Detrás de estas cifras y fracasos sistémicos se esconde una discusión ética que en pocas ocasiones abordamos con la seriedad que merece: el conflicto entre el derecho a la movilidad y el derecho a la seguridad. Durante décadas hemos interpretado la movilidad como una libertad individual casi sagrada, muy explotada e idealizada en publicidad, una prerrogativa que nos permite desplazarnos cuando y como queramos, incluso si para ello convertimos nuestras calles en espacios profundamente peligrosos. Sin embargo, esa libertad mal entendida termina imponiendo un coste insoportable a quienes no participan activamente de ella: peatones, ciclistas, usuarios de transporte público o simplemente quienes tienen la mala suerte de cruzar el camino de un vehículo que circula demasiado rápido o que responde a los impulsos erráticos de un conductor cansado, distraído, drogado o simplemente imbécil. La pregunta ética no es si podemos sacrificar algo de movilidad para ganar seguridad, sino por qué durante tanto tiempo hemos permitido que la libertad de unos se imponga sobre la vida de otros. En un ecosistema que combina error humano, vehículos cada vez más grandes y pesados, y una infraestructura urbana orientada al automóvil, seguir defendiendo la movilidad como derecho absoluto sin reconocer sus externalidades mortales es, sencillamente, irresponsable.

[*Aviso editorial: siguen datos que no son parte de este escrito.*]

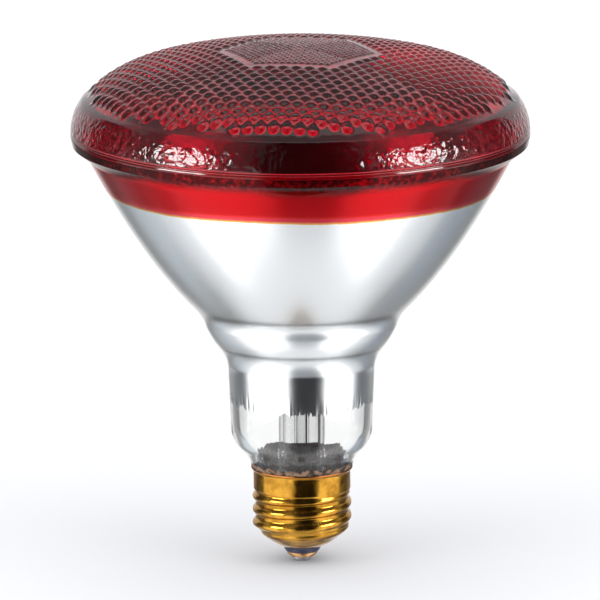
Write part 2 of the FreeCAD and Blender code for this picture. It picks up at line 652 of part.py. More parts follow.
def wire(name, places, radius, bend):
    # straight runs joined by arcs tangent to both, swept with a round section
    edges = []
    last = places[0]
    for before, corner, after in zip(places, places[1:], places[2:]):
        back = (before - corner).normalize()
        on = (after - corner).normalize()
        half = back.getAngle(on) / 2
        trim = bend / math.tan(half)
        inner = corner + (back + on).normalize() * (bend / math.sin(half) - bend)
        edges.append(Part.LineSegment(last, corner + back * trim).toShape())
        edges.append(Part.Arc(corner + back * trim, inner, corner + on * trim).toShape())
        last = corner + on * trim
    edges.append(Part.LineSegment(last, places[-1]).toShape())
    ring = Part.Wire([Part.makeCircle(radius, places[0], places[1] - places[0])])
    run = doc.addObject("Part::Feature", name)
    run.Shape = Part.Wire(edges).makePipeShell([ring], True, True)
    return run


reach, circle = size("filamentReach"), size("leadCircle")
centreTurn, backTurn, sideTurn = size("pressTurn") - 180, size("pressTurn"), size("sideLeadTurn")
elbow = size("pressTop") + 2 * size("leadBend")
knee = size("filamentFoot") - 2 * size("leadBend")

# Each lead wire runs from an end of the filament through the press: one down to the centre
# contact, the other aside to the wall of the shell.
nodes["centre_lead"] = wire("centre_lead", [
    around(reach, centreTurn, size("filamentFoot")),
    around(reach, centreTurn, knee),
    around(circle, centreTurn, elbow),
    around(circle, centreTurn, size("leadTurnHeight")),
    point(0, 0, size("centreLeadFoot")),
    point(0, 0, size("solderLeadFoot")),
], size("leadRadius"), size("leadBend"))
nodes["side_lead"] = wire("side_lead", [
    around(reach, backTurn, size("filamentFoot")),
    around(reach, backTurn, knee),
    around(circle, backTurn, elbow),
    around(circle, backTurn, size("leadShiftTop")),
    around(circle, sideTurn, size("leadShiftFoot")),
    around(circle, sideTurn, size("leadTurnHeight")),
    around(size("sideSolderReach"), sideTurn, size("leadTurnHeight")),
], size("leadRadius"), size("leadBend"))

# Wire supports from the button, each hooked up behind the filament.
behind = reach + size("filamentRadius") + size("supportRadius") + size("wireGap")
beneath = size("focusHeight") - size("filamentRadius") - size("supportRadius") - size("wireGap")
for number, offset in enumerate((-1, 0, 1), start=1):
    turn = (centreTurn + backTurn) / 2 + offset * size("supportSpread")
    nodes[f"filament_support_{number}"] = wire(f"filament_support_{number}", [
        around(size("buttonRadius") + size("wireGap"), turn, size("buttonMiddle")),
        around(reach - 2 * size("filamentRadius"), turn, beneath),
        around(behind, turn, beneath),
        around(behind, turn, size("focusHeight") + size("filamentRadius")),
    ], size("supportRadius"), size("supportBend"))

# Rolled brass shell: flared rim, plain band, root cylinder and rounded skirt.
shell = turned("shellSheet", [
    ("rimRadius", "shellHeight", None),
    ("rimRadius", "rimEdge", None),
    ("bandRadius", "rimFoot", None),
    ("bandRadius", "bandFoot", None),
    ("rootRadius", "rootTop", None),
    ("rootRadius", "rootFoot", ("arc", "skirtRound", -1)),
    ("skirtFootRadius", "skirtFootHeight", None),
    ("skirtFootRadius", "skirtBoreHeight", ("arc", "skirtBoreRound", 1)),
    ("rootBore", "rootBoreFoot", None),
    ("rootBore", "rootBoreTop", None),
    ("bandBore", "bandBoreFoot", None),
    ("bandBore", "rimFoot", None),
    ("rimBore", "shellHeight", None),
])
# The thread is a rounded ridge swept along a right-hand helix and faded out at both ends.
spine = doc.addObject("Part::Helix", "threadSpine")
spine.SegmentLength = 1
spine.setExpression("Pitch", cell("threadPitch"))
spine.setExpression("Height", cell("threadHeight"))
spine.setExpression("Radius", cell("rootRadius"))
spine.setExpression("Placement.Base.z", cell("threadStart"))
ridgeSection = doc.addObject("Sketcher::SketchObject", "threadSection")
ridgeSection.Placement = FreeCAD.Placement(point(), point(1, 0, 0), 90)
ridgeSection.setExpression("Placement.Base.z", cell("threadStart"))
section(ridgeSection, [
    ("threadSeat", "base", None),
    ("flankRadius", "flankLow", ("arc", "crestRound", 1)),
    ("flankRadius", "flankHigh", None),
    ("threadSeat", "threadSpan", None),
])
ridge = doc.addObject("Part::Sweep", "threadRidge")
ridge.Sections = [ridgeSection]
ridge.Spine = (spine, [])
ridge.Solid = True
ridge.Frenet = True
ridge.Placement = FreeCAD.Placement(point(), point(0, 0, 1), size("threadTurn"))
ridge.setExpression("Placement.Rotation.Angle", cell("threadTurn"))
fade = turned("threadFade", [
    ("rootBore", "runoutFoot", None),
    ("rootRadius", "runoutFoot", None),
    ("runoutOuter", "runoutFull", None),
    ("runoutOuter", "runoutEnd", None),
    ("bandRadius", "runoutTop", None),
    ("bandBore", "runoutTop", None),
    ("bandBore", "bandBoreFoot", None),
    ("rootBore", "rootBoreTop", None),
])
thread = doc.addObject("Part::Common", "thread")
thread.Base = ridge
thread.Tool = fade
screwShell = doc.addObject("Part::Fuse", "screw_shell")
screwShell.Base = shell
screwShell.Tool = thread
nodes["screw_shell"] = screwShell

# Glass insulator that closes the skirt, with the nose that the eyelet is pressed on.
nodes["insulator"] = turned("insulator", [
    ("insulatorHole", "eyeletTop", None),
    ("noseBoss", "eyeletTop", None),
    ("noseBoss", "noseHeight", None),
    ("noseRadius", "noseHeight", None),
    ("insulatorSide", "skirtFootHeight", None),
    ("skirtFootRadius", "skirtFootHeight", None),
    ("skirtFootRadius", "skirtBoreHeight", ("arc", "skirtBoreRound", 1)),
    ("insulatorRadius", "insulatorTop", None),
    ("insulatorHole", "insulatorTop", None),
])
nodes["contact_eyelet"] = turned("contact_eyelet", [
    ("eyeletHole", "solderHeight", None),
    ("eyeletFlatRadius", "solderHeight", ("arc", "eyeletRound", 1)),
    ("eyeletRadius", "noseHeight", None),
    ("noseBoss", "noseHeight", None),
    ("noseBoss", "eyeletTop", None),
    ("eyeletHole", "eyeletTop", None),
])
nodes["solder_tip"] = turned("solder_tip", [
    ("axis", "base", ("arc", "solderRound", 1)),
    ("solderRadius", "solderHeight", None),
    ("eyeletHole", "solderHeight", None),
    ("eyeletHole", "solderPlugTop", None),
    ("leadRadius", "solderPlugTop", None),
    ("leadRadius", "solderLeadFoot", None),
    ("axis", "solderLeadFoot", None),
])

# Cement between the shell and the glass.
nodes["basing_cement"] = turned("basing_cement", [
    ("throatRadius", "cementFoot", None),
    ("rootBore", "cementFoot", None),
    ("rootBore", "rootBoreTop", None),
    ("bandBore", "bandBoreFoot", None),
    ("bandBore", "cementTop", None),
    ("cementBore", "cementTop", ("arc", "coneRound", -1)),
    ("throatRadius", "throatHeight", None),
])

# Solder that fixes the side lead to the wall of the shell.
blob = doc.addObject("Part::Sphere", "solderBlob")
blob.setExpression("Radius", cell("solderBall"))
blob.Placement = FreeCAD.Placement(around(size("sideSolderReach"), sideTurn, 0), FreeCAD.Rotation())
blob.setExpression("Placement.Base.x", f"{cell('sideSolderReach')} * cos({cell('sideLeadTurn')})")
blob.setExpression("Placement.Base.y", f"{cell('sideSolderReach')} * sin({cell('sideLeadTurn')})")
blob.setExpression("Placement.Base.z", cell("leadTurnHeight"))
bore = doc.addObject("Part::Cylinder", "shellBore")
bore.setExpression("Radius", cell("rootBore"))
bore.setExpression("Height", cell("shellHeight"))
inside = doc.addObject("Part::Common", "solderInside")
inside.Base = blob
inside.Tool = bore
sideSolder = doc.addObject("Part::Cut", "side_solder")
sideSolder.Base = inside
sideSolder.Tool = nodes["side_lead"]
nodes["side_solder"] = sideSolder

doc.recompute()
failed = [item.Label for item in doc.Objects if "Invalid" in item.State or "Error" in item.State]
if failed:
    raise RuntimeError(f"these could not be made: {failed}")
os.makedirs("parts", exist_ok=True)
for name, item in nodes.items():
    item.Label = name
    shape = item.Shape
    if shape.isNull() or not shape.isValid():
        raise RuntimeError(f"{name} has no valid shape")
    shape.exportStep(f"parts/{name}.step")
    print(name, round(shape.Volume, 1), len(shape.Faces))
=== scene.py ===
import math

import bmesh
import bpy
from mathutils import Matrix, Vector, noise


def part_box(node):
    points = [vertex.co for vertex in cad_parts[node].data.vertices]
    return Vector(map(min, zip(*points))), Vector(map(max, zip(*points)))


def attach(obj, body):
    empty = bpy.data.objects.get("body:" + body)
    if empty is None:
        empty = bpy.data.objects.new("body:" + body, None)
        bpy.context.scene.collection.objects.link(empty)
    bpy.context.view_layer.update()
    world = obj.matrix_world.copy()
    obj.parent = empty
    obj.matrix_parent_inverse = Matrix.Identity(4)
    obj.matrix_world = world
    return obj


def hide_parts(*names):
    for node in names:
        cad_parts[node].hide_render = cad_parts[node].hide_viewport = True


# Sizes are in millimetres, from the origin at the tip of the centre contact, with +Z along the
# lamp's axis. Meshes are made in metres.
mm = 0.001

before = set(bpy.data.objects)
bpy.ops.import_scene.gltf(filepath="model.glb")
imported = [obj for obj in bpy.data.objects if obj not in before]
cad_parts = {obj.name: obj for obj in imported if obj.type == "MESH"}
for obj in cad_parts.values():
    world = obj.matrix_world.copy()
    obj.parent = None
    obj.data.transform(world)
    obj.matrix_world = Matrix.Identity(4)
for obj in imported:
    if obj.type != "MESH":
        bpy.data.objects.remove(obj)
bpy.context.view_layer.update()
print("frame:", len(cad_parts), "nodes")


def lowest(node):
    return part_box(node)[0].z / mm


def highest(node):
    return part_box(node)[1].z / mm


def reach(node):
    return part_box(node)[1].x / mm


# Outlines: lists of (radius, height)

def straight(start, end, steps):
    return [(start[0] + (end[0] - start[0]) * i / steps,
             start[1] + (end[1] - start[1]) * i / steps) for i in range(1, steps + 1)]


def arc(start, end, radius, side, steps):
    # centre to the left (+1) or right (-1) of the way from start to end
    dx, dz = end[0] - start[0], end[1] - start[1]
    chord = math.hypot(dx, dz)
    off = side * math.sqrt(max(radius ** 2 - chord ** 2 / 4, 0))
    cx = (start[0] + end[0]) / 2 - dz / chord * off
    cz = (start[1] + end[1]) / 2 + dx / chord * off
    first = math.atan2(start[1] - cz, start[0] - cx)
    sweep = 2 * math.asin(min(chord / (2 * radius), 1)) * side
    return [(cx + radius * math.cos(first + sweep * i / steps),
             cz + radius * math.sin(first + sweep * i / steps)) for i in range(1, steps + 1)]


def parabola(vertex, focal, start, end, steps):
    # from radius start to radius end, both included
    radii = [start + (end - start) * i / steps for i in range(steps + 1)]
    return [(r, vertex + r * r / (4 * focal)) for r in radii]


def smoothStep(value, low, high):
    share = min(max((value - low) / (high - low), 0.0), 1.0)
    return share * share * (3 - 2 * share)


# Meshes

def addPiece(name, points, faces, finish, node):
    mesh = bpy.data.meshes.new(name)
    mesh.from_pydata([tuple(p * mm for p in point) for point in points], [], faces)
    mesh.materials.append(finish)
    piece = bpy.data.objects.new(name, mesh)
    bpy.context.collection.objects.link(piece)
    return finishPiece(piece, node)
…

Este diagnóstico coincide con otro fenómeno que agrava aún más la ecuación: la popularización de vehículos absurdamente más grandes y más pesados como SUVs, pick-ups, todocaminos, etc. que añaden muchísima energía cinética a cada impacto y multiplican la probabilidad de que una colisión se convierta en una muerte, especialmente cuando se trata de peatones o ciclistas. Las características de «seguridad» de estos vehículos protegen a quienes van dentro, pero a costa de aumentar el riesgo para quienes están fuera, una prueba mayúscula de egoísmo social. Un ecosistema vial cada vez más letal, combinado con el aumento del tamaño de los vehículos y con el error humano como elemento permanente, no puede aspirar a resultados diferentes por mucha regulación incremental que pretendamos añadir.

En este contexto, lo que durante años se presentó como un avance futurista, el coche autónomo, empieza a revelarse no como una opción tecnológica discutible, sino como una necesidad moral urgente. Si queremos reducir drásticamente la siniestralidad, necesitamos tecnologías que no se distraigan, no se duerman, no conduzcan enfadadas, no se piquen, no aceleren sin sentido, no revisen compulsivamente su teléfono móvil, y no tomen decisiones impulsivas o negligentes. Las máquinas no son perfectas, pero al menos no están sometidas a los sesgos fisiológicos y emocionales que hacen de la conducción humana una ruleta rusa cotidiana.

Los sistemas autónomos actuales no están libres de problemas: necesitan regulación, supervisión, estándares claros y pruebas exhaustivas, pero su potencial para reducir accidentes es enorme, y en muchos entornos urbanos ya empiezan a mostrar resultados evidentes y tangibles. Mientras seguimos debatiendo sobre cuestiones filosóficas o casos anecdóticos, olvidamos un hecho insoslayable: mantener el statu quo significa aceptar sin resistencia que decenas de miles de personas seguirán muriendo cada año a causa de decisiones humanas tomadas en fracciones de segundo.

La constatación del fracaso parcial de Vision Zero en Estados Unidos no debería llevarnos al cinismo, sino a comprender que las políticas urbanas, aun necesarias, no bastan cuando la infraestructura cultural, política y emocional del país está demasiado alineada con la prioridad absoluta del automóvil privado. La tecnología no es una panacea, pero sí puede ser un punto de inflexión cuando la sociedad se muestra incapaz de corregir sus propios sesgos. Si cambiar el comportamiento humano es lento, conflictivo y a menudo inútil, sustituir la conducción humana por sistemas autónomos puede ser la vía más directa para evitar miles de tragedias cada año.

Convertir el coche autónomo en parte central de una política de seguridad vial no es un acto de futurismo ingenuo, sino un acto de responsabilidad. El verdadero debate no es si queremos coches autónomos, sino si estamos dispuestos a seguir aceptando la muerte como consecuencia inevitable de nuestro modelo de movilidad. Si conducir sigue matando a esta escala, y todos los datos apuntan a que seguirá haciéndolo mientras la conducción dependa de seres humanos, entonces la única postura moralmente aceptable es acelerar la transición hacia vehículos autónomos, no como lujo ni como capricho tecnológico, sino como la infraestructura esencial de una sociedad que quiere dejar de matar a sus ciudadanos en la calle.